Making the software that makes chips gives Synopsys’ Aart de Geus unique insight into where all of tech is heading.
Aart de Geus is one of the most insightful people I know in the technology industry, so I was happy to sit down for lunch with him this week. De Geus is CEO and co-founder of Synopsys (Research), a company that sits at the intersection of just about every trend there is.
That’s because it is one of the two main makers of the software used to design most of the world’s most cutting-edge semiconductors. Chips are so complex today that figuring out how to lay out their intricate networks of microscopic circuits is one of the great achievements on which all industry — and social — progress today relies.
For de Geus, just about the most important trend in tech — and for his company — is the movement towards mobility. He says the cellphone has taken on the mantle held for decades by the PC as the device that drives the most sophisticated innovation.
As companies like Nokia, Motorola, Samsung and even, if rumors are to be believed, Apple, work to incorporate voice, MP3 players, cameras and video into smaller and cooler devices, the chips inside will need to be correspondingly more capable and complicated.
“There’s a hunger for integration on phones and PDAs because of all those functions,” de Geus says. He is certain we’re heading toward one single convenient multi-purpose device — a sort of portable miniaturized version of the PC.
“You don’t want a three-year-old iPod or phone,” he continues. “You want this year’s model.” He might have said “this month’s.” But he rightly notes that there isn’t the same hunger for evolution on the PC.
“On your computer today there’s probably nothing you do that’s not fast enough, except turning it on and off,” he says. “But the cellphone has many years ahead of it of getting better and better.”
The ultimate driver in all this for the chip industry — and thus for Synopsys’ sales — is ever-improving digital video. “That means umpteen-bazillion bits have to be processed, which means unending investment in tech.”

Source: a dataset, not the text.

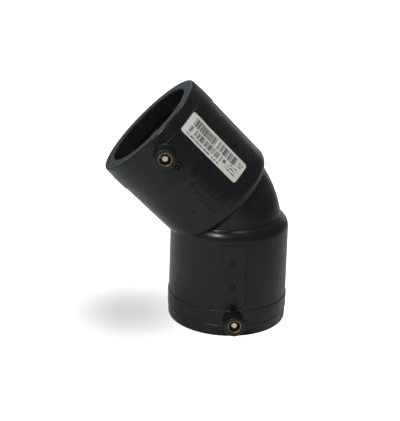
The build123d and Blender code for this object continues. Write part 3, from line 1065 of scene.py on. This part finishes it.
# %% Five soft boxes
def lamp(name, place, aim, width, height, power, colour=(1, 1, 1)):
    """A rectangular lamp that faces its aim, as a soft box in a studio does."""
    light = bpy.data.lights.new(name, "AREA")
    light.shape = "RECTANGLE"
    light.size, light.size_y = width, height
    light.energy = power
    light.color = colour
    made = bpy.data.objects.new(name, light)
    bpy.context.scene.collection.objects.link(made)
    made.location = place
    made.rotation_euler = (Vector(aim) - Vector(place)).to_track_quat("-Z", "Y").to_euler()
    print(name, power, "W")


lamp("overhead", (0.05, 0.0, 1.0), (-0.04, 0, 0.08), 0.35, 0.35, 3.4)
lamp("key", (-0.40, -0.60, 0.70), (-0.02, 0, 0.1), 0.09, 0.09, 5.2)
lamp("left_box", (-0.85, -0.1, 0.35), (-0.05, 0, 0.1), 0.25, 0.5, 0.15, (0.25, 0.6, 1.0))
lamp("behind_left", (-0.42, 0.95, 0.32), (-0.05, 0, 0.1), 0.5, 0.4, 0.28, (0.75, 0.88, 1.0))
lamp("behind_right", (0.52, 0.85, 0.16), (0, 0, 0.08), 0.3, 0.3, 0.2, (0.85, 0.93, 1.0))

# %% [markdown]
# ## Camera
# The camera stands where the picture seems to have been taken from, so that the two can be laid over
# each other. A Track To constraint could aim it at one point, but it keeps the camera level. The
# picture has a little roll, so three directions are worked out from yaw, pitch and roll, in radians,
# and go into the camera's matrix.

# %% Camera at the picture's angle
YAW, PITCH, ROLL = 0.08559, 0.34223, 0.02886
CAMERA_AT = (-0.077608, -0.667861, 0.313475)
LENS, SENSOR, NEAR_CLIP = 89.934, 36.0, 0.01

forward = np.array([math.sin(YAW) * math.cos(PITCH), math.cos(YAW) * math.cos(PITCH), -math.sin(PITCH)])
level = np.array([math.cos(YAW), -math.sin(YAW), 0.0])
upright = np.cross(level, forward)
right = math.cos(ROLL) * level + math.sin(ROLL) * upright
up = math.cos(ROLL) * upright - math.sin(ROLL) * level
camera_data = bpy.data.cameras.new("photo_camera")
camera_data.lens = LENS
camera_data.sensor_width = SENSOR
camera_data.clip_start = NEAR_CLIP
camera = bpy.data.objects.new("photo_camera", camera_data)
bpy.context.scene.collection.objects.link(camera)
pose = np.eye(4)
pose[:3, 0], pose[:3, 1], pose[:3, 2], pose[:3, 3] = right, up, -forward, CAMERA_AT
camera.matrix_world = Matrix(pose.tolist())
bpy.context.scene.camera = camera
bpy.context.scene.view_settings.view_transform = "Standard"
print("camera at", np.round(pose[:3, 3], 3))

Synopsys is number two behind Cadence Design Systems (Research) in what’s called Electronic Design Automation, or EDA. (Cadence’s revenues last year were $1.3 billion, while Synopsys’ were $990 million.)
The traditional mainstream of EDA includes two businesses — software that designs the circuits on chips, and the separate software that manages the testing and verification that the chip designs actually work. The two companies sell to almost all the same chip-making customers, who are generally loathe to rely on any one supplier for such critically important products.

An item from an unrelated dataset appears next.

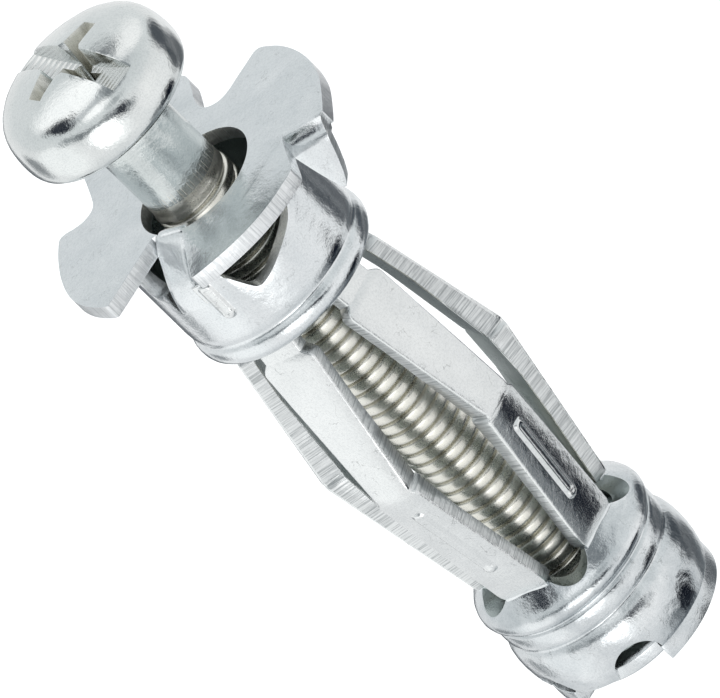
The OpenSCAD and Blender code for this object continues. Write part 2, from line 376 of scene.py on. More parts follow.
M_ZINC = zinc("zinc_sheet", (0.74, 0.77, 0.785), (0.85, 0.87, 0.88), 0.06, 0.17, 0.5, 0.4)
M_LEG = zinc("zinc_legs", (0.77, 0.785, 0.785), (0.86, 0.872, 0.87), 0.10, 0.20, 0.5, 0.3, 0.4)
M_TAIL = zinc("zinc_tail", (0.58, 0.615, 0.635), (0.84, 0.86, 0.87), 0.08, 0.19, 0.6, 0.9, 0.45)
# darker zinc for faces inside hollows: its colour is painted shade, not a different finish
M_INNER_SHADE = zinc("zinc_inside_painted_shade", (0.36, 0.41, 0.405), (0.52, 0.565, 0.555), 0.24, 0.40, 0.5, 0.4, 0.2)
M_EDGE_Z = sheared("sheared_edge_legs", (0.30, 0.30, 13.0), (0.42, 0.44, 0.445), (0.80, 0.815, 0.815))
M_EDGE_R = sheared("sheared_edge_plate", (11.0, 11.0, 0.30), (0.58, 0.60, 0.61), (0.85, 0.865, 0.875))
M_NUT = zinc("nut_zinc", (0.62, 0.655, 0.675), (0.80, 0.82, 0.83), 0.14, 0.30, 0.6, 0.5)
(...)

There is another newer business in which Synopsys and Cadence also compete called “Design for Manufacturing.” (It has its own DFM acronym, as seems obligatory in anything connected to chips.) DFM uses something else called Technology Computer Aided Design (TCAD of course), which enables three-dimensional visualization of individual transistors in a chip design.
Every “fab,” or chip manufacturing plant, has its own recipe for making transistors. At the infinitesimal scales at which chips are now made, a design that worked in one fab might not work in another, because of atomic-level peculiarities of the process. A company would use DFM software to study and adapt for one fab’s transistor designs and then, as de Geus says, “use that information in the chip design where you are using 79 million of those transistors.”
So, for example, a so-called “foundry” company like Taiwan Semiconductor, which fabricates chips, might share its unique transistor characteristics with nVidia, a “fabless” chip company that designs chips that incorporate tens of millions of those transistors (using Synopsys software).
Finally, Synopsys has a fourth business that has taken off in the last couple years. As chips get more and more complex, a market has developed for pre-designed components. So Synopsys sells complete modular chip architectures for things like USB connections.
This intellectual property business takes EDA in a totally new direction, but de Geus says it’s a natural consequence of the industry’s evolution. “When any high tech field matures, innovation moves from point innovation to systemic innovation,” he says.
So Synopsys is now a company that builds the basic software for chip design, goes down into the atomic guts of the silicon, and takes complete designed components into systems.
The industry, and Synopsys, had a bad year in 2004. Its stock dropped in half, partly because of a move toward selling more software on a subscription model, which significantly reduced revenues, since many sales were formerly recognized up front.